The Met tried to have the lawsuit dismissed, but when third-party scholars began their research, the evidence was damning.
“Wall paintings were measured and found to fit the gaps in the walls of one tomb. Looters cooperating with the investigation described pieces they had stolen that matched the cache at the Met,” wrote Waxman.
By 1993, years into this long legal battle, the Met agreed to settle the dispute and returned the Lydian Hoard to Turkey to be put on display in the Usak Museum.
One of the most notable pieces was a gold brooch featuring a hippocampus, a mythical winged sea-horse, seen above.

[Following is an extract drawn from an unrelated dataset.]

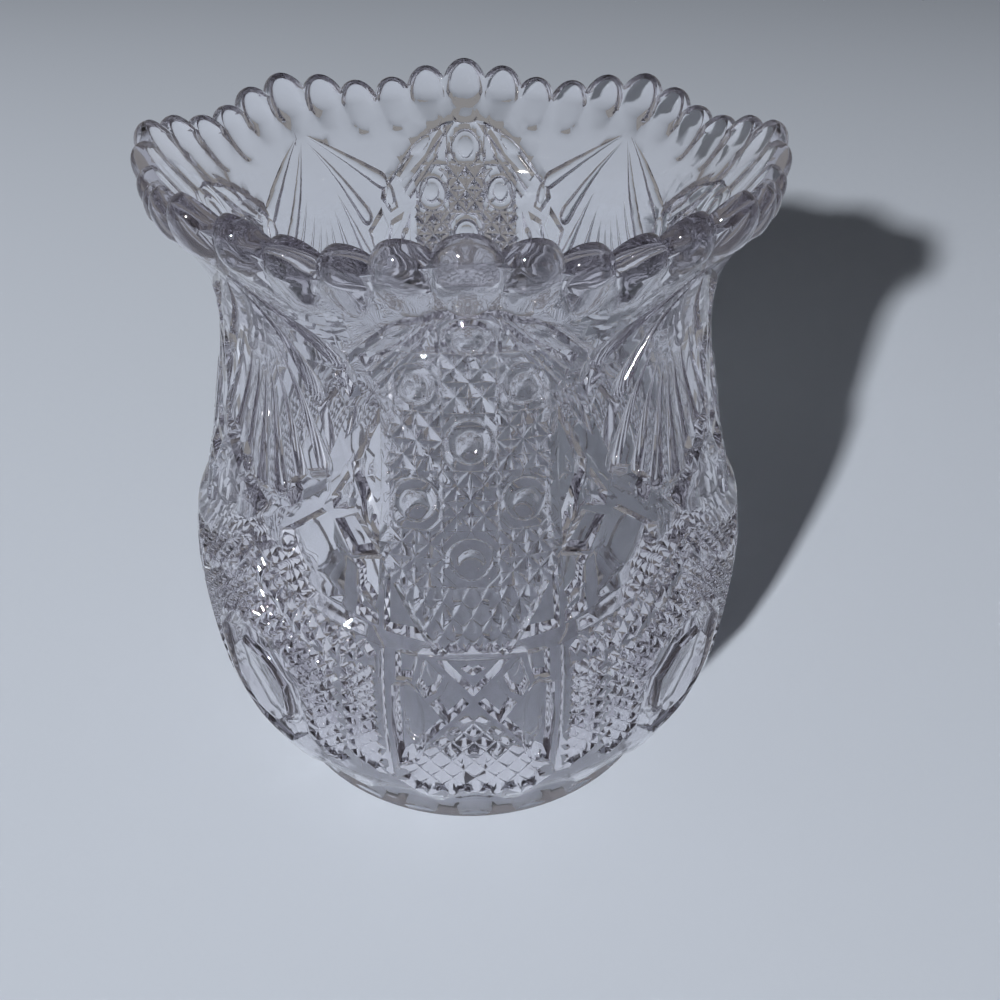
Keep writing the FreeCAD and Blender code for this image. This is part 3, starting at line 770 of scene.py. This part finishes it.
# The world's colour, its light on the scene, and its strength as the glass shows it.
WORLD_COLOUR = (0.62, 0.61, 0.61)
WORLD_LIGHT = 0.13
WORLD_IN_GLASS = 0.42
KEY_PLACE = (-1.70, -2.65, 1.27)
KEY_AIM = (0, 0, 0.03)
KEY_SIZE = 0.14
KEY_WATTS = 250
KEY_COLOUR = (1, 0.97, 0.93)
# How often light may turn in all, and how often of these at a mirroring face.
LIGHT_TURNS, MIRRORED_TURNS = 16, 10
CAMERA_PLACE = (0, -0.1546, 0.1666)
# Degrees that the camera looks down, turns round the upright and rolls.
CAMERA_DOWN, CAMERA_ROUND, CAMERA_ROLL = 36.83, -2.4175, 0.6046


def add_node(tree, kind, **sockets):
    """Adds a node and sets its sockets. A socket's spaces are written as underscores."""
    node = tree.nodes.new(kind)
    for name, setting in sockets.items():
        node.inputs[name.replace("_", " ")].default_value = setting
    return node


def new_material(name):
    """A material's tree of nodes and its shader."""
    material = bpy.data.materials.new(name)
    material.use_nodes = True
    return material, material.node_tree, material.node_tree.nodes["Principled BSDF"]


def clear_glass():
    """Clear glass with a faint lilac tint where it is thick, a slight wave and a touch of haze."""
    material, tree, shader = new_material("clear_pressed_glass")
    shader.inputs["Base Color"].default_value = (0.97, 0.97, 0.985, 1)
    shader.inputs["Transmission Weight"].default_value = 1
    shader.inputs["IOR"].default_value = 1.52
    place = tree.nodes.new("ShaderNodeTexCoord")
    smear = add_node(tree, "ShaderNodeTexNoise", Scale=90, Detail=3)
    haze = add_node(tree, "ShaderNodeMapRange", From_Min=0.45, From_Max=0.8, To_Min=0.004,
                    To_Max=0.06)
    wave = add_node(tree, "ShaderNodeTexNoise", Scale=160, Detail=1)
    bump = add_node(tree, "ShaderNodeBump", Strength=0.12, Distance=0.0004)
    tint = add_node(tree, "ShaderNodeVolumeAbsorption", Color=(0.80, 0.785, 0.81, 1), Density=75)
    for source, target in (
            (place.outputs["Object"], smear.inputs["Vector"]),
            (smear.outputs["Fac"], haze.inputs["Value"]),
            (haze.outputs["Result"], shader.inputs["Roughness"]),
            (place.outputs["Object"], wave.inputs["Vector"]),
            (wave.outputs["Fac"], bump.inputs["Height"]),
            (bump.outputs["Normal"], shader.inputs["Normal"]),
            (tint.outputs["Volume"], tree.nodes["Material Output"].inputs["Volume"])):
        tree.links.new(source, target)
    return material


def pale_cloth():
    """A pale cloth that glows a little for rays through the glass: painted light in place of the
    light that the glass lets through onto it.
    """
    material, tree, shader = new_material("pale_cloth")
    shader.inputs["Base Color"].default_value = (*CLOTH_COLOUR, 1)
    shader.inputs["Roughness"].default_value = 0.9
    shader.inputs["Specular IOR Level"].default_value = 0.2
    shader.inputs["Emission Color"].default_value = (*CLOTH_COLOUR, 1)
    ray = tree.nodes.new("ShaderNodeLightPath")
    share = tree.nodes.new("ShaderNodeMath")
    share.operation = "MULTIPLY"
    share.inputs[1].default_value = PAINTED_GLOW_UNDER_GLASS
    # Painted light: the cloth's glow, seen only through the glass
    tree.links.new(ray.outputs["Is Transmission Ray"], share.inputs[0])
    tree.links.new(share.outputs["Value"], shader.inputs["Emission Strength"])
    return material


def make_floor():
    select_none()
    bpy.ops.mesh.primitive_plane_add(size=3, location=(0, 0.4, -0.0003))
    floor = bpy.context.object
    floor.name = "floor"
    settle()
    floor.data.materials.append(pale_cloth())


def add_key_light():
    """One lamp on the left in front, which throws the shadow to the right."""
    bpy.ops.object.light_add(type="AREA", location=KEY_PLACE)
    lamp = bpy.context.object
    lamp.name = "key"
    way = Vector(KEY_AIM) - Vector(KEY_PLACE)
    lamp.rotation_euler = way.to_track_quat("-Z", "Y").to_euler()
    lamp.data.shape = "RECTANGLE"
    lamp.data.size = lamp.data.size_y = KEY_SIZE
    lamp.data.energy = KEY_WATTS
    lamp.data.color = KEY_COLOUR


def light_scene():
    """An even grey world, which the glass shows brighter than it lights, and the key light."""
    world = bpy.data.worlds.new("studio")
    bpy.context.scene.world = world
    world.use_nodes = True
    tree = world.node_tree
    background = tree.nodes["Background"]
    background.inputs["Color"].default_value = (*WORLD_COLOUR, 1)
    ray = tree.nodes.new("ShaderNodeLightPath")
    in_glass = tree.nodes.new("ShaderNodeMath")
    in_glass.operation = "MAXIMUM"
    strength = add_node(tree, "ShaderNodeMapRange", To_Min=WORLD_LIGHT, To_Max=WORLD_IN_GLASS)
    tree.links.new(ray.outputs["Is Glossy Ray"], in_glass.inputs[0])
    tree.links.new(ray.outputs["Is Transmission Ray"], in_glass.inputs[1])
    tree.links.new(in_glass.outputs["Value"], strength.inputs["Value"])
    tree.links.new(strength.outputs["Result"], background.inputs["Strength"])
    add_key_light()


def let_light_through():
    """Light is turned back many times inside the beads and the cuts before it leaves the glass."""
    paths = bpy.context.scene.cycles
    paths.max_bounces = LIGHT_TURNS
    paths.transmission_bounces = LIGHT_TURNS
    paths.glossy_bounces = MIRRORED_TURNS


def place_camera():
    """The photograph's view, 37 degrees down on the first panel."""
    data = bpy.data.cameras.new("camera")
    camera = bpy.data.objects.new("camera", data)
    bpy.context.scene.collection.objects.link(camera)
    data.sensor_width = 36
    data.lens = 31.46
    data.shift_y = -0.0042
    camera.matrix_world = (Matrix.Translation(CAMERA_PLACE)
                           @ Matrix.Rotation(radians(CAMERA_ROUND), 4, "Z")
                           @ Matrix.Rotation(radians(90 - CAMERA_DOWN), 4, "X")
                           @ Matrix.Rotation(radians(CAMERA_ROLL), 4, "Z"))
    bpy.context.scene.camera = camera


vase = make_vase()
vase.data.materials.clear()
vase.data.materials.append(clear_glass())
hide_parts(*cad_nodes)
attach(vase, "root")

make_floor()
light_scene()
let_light_through()
place_camera()
bpy.context.scene.view_settings.view_transform = "Standard"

We can safely bet The Met was cursed with incredibly expensive legal fees, but what happened to the villagers who uncovered the treasure?
The story goes that none of them were able to enjoy their ill-gotten gains, living through great misfortune and dying violent deaths.
The Lesson We Can’t Seem to Learn
The more I research “cursed” jewelry, the more I think the real curse may be karma.
The thought reminds me of a favorite quote, attributed to the legendary author James Baldwin.
“People pay for what they do, and still more for what they have allowed themselves to become. And they pay for it very simply; by the lives they lead.”
It’s easier, and more interesting, to believe it’s a stone that has cursed us rather than that our actions have consequences.
That’s not to say every bad thing that happens to us is karmic payback, but none of these stones were “cursed” out of nowhere.
You get back what you put in and the “cursed” put a lot of bad into the world, whether that be warfare or greed.
As Halloween approaches, with its ghosts and goblins in tow, keep in mind that, sometimes, the real monsters look just like you and me.